Would it not be more environmentally sound to just use your own car, or use public transport? I may be forced to kill the next person who tells me they use Uber for environmental reasons.

Clothing

I look in my wardrobe and could probably wear a new shirt every day of the month and never have to reuse one. In the western world, we all have too many clothes. It even has a name – “Trashion”.

In one year, we burn or bury 45 million tonnes of clothing. In Australia, we dispose of 6,000 kilograms of clothing every 10 minutes. This is not just clothes that have worn out. It is the clothing we no longer consider fashionable or don’t fit us any more.

In many third world countries, they avoid the problem of not knowing what to wear in the morning. They only have one set of clothes. Can we call ourselves environmentalists and still have wardrobes full of clothing? I think not.

TMS – (Too much shit)

Consumerism and environmentalism are 180 degrees apart. Economic management relies on consumers buying more and more goods. Environmentalism is about using less. A truly environmental company would be saying “Buy less of what we produce.” See the problem?

For those of us to have had the unhappy experience of clearing out the belongings of a deceased relative, we have seen so much useless rubbish it is frightening. Some goes to trash and some to charities. A small percentage goes to relatives and friend. What will happen when our children clear out our possessions?

A great quote I once heard was from a woman archeologist. She said that in the 1700s the average person had 50 possessions. These included clothes, cooking and eating utensils and nicknacks. She said she had that many possessions in one kitchen drawer. Hands up those who have TMS?

If you are environmentally conscious, you will limit what you buy. Balance the environmental impact of an eBook over a hard copy. Weigh up the impact of a single-use plastic container versus a glass jar. Do you do this, or are you not a real an environmentalist?

Bottled Water

Seriously, do I have to explain this?

In the 1980’s I worked for Nestle. A delegation from our Swiss owner visited and told us we should move into bottled water. I clearly remember the Marketing Director telling them that Australians were not stupid enough to buy bottles of water. How wrong was he? We are that stupid. As an environmentalist do you shun bottled water?

Repairability

I grew up in the ’50s. My Dad was a real handyman. It came with being born in the aftermath of WW1 . He could fix anything from the toaster to the gutter. Now? Not only do most people not have the skills. The things we buy are designed to be unrepairable. Glue and strange screws stop us from getting inside. Parts are not available.

Maybe we should have a course in school to fix basic things. Which glue to use. The different types of screw heads. What tools to have. All this leading to a “Degree of the Allen Key”. I am sure most students – male and female – would love the course.

Less would be thrown away, and manufacturers might see the value in making things repairable. All good for the environment. So all you environmentalists, when was the last time you told a manufacturer that you would not buy their product unless it was made repairable?

Summary

Filling your recycling bins does not make you an environmentalist. Getting angry at a news broadcast does not save the world. Progress will happen when we seek out the science and act on the facts. When we stop trying to look like environmentalists and make some hard choices.
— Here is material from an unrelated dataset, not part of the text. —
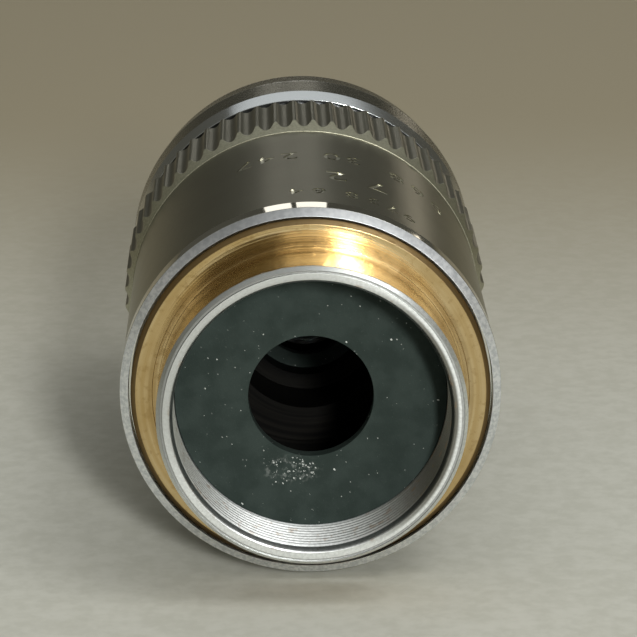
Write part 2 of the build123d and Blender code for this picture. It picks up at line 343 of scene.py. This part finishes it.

Consumerism is a dance between companies trying to convince us we need a product, and us just wanting a product. We need to think more about what we want and what the implications of that purchase or that action may be.

Environmentalism is not about following the latest green trend. It is not a signal to the world how virtuous we are. It is about questioning and seeking the facts. Weighing up the options and cutting through the hype. Talking to people and seeking other opinions. A bit like life I guess.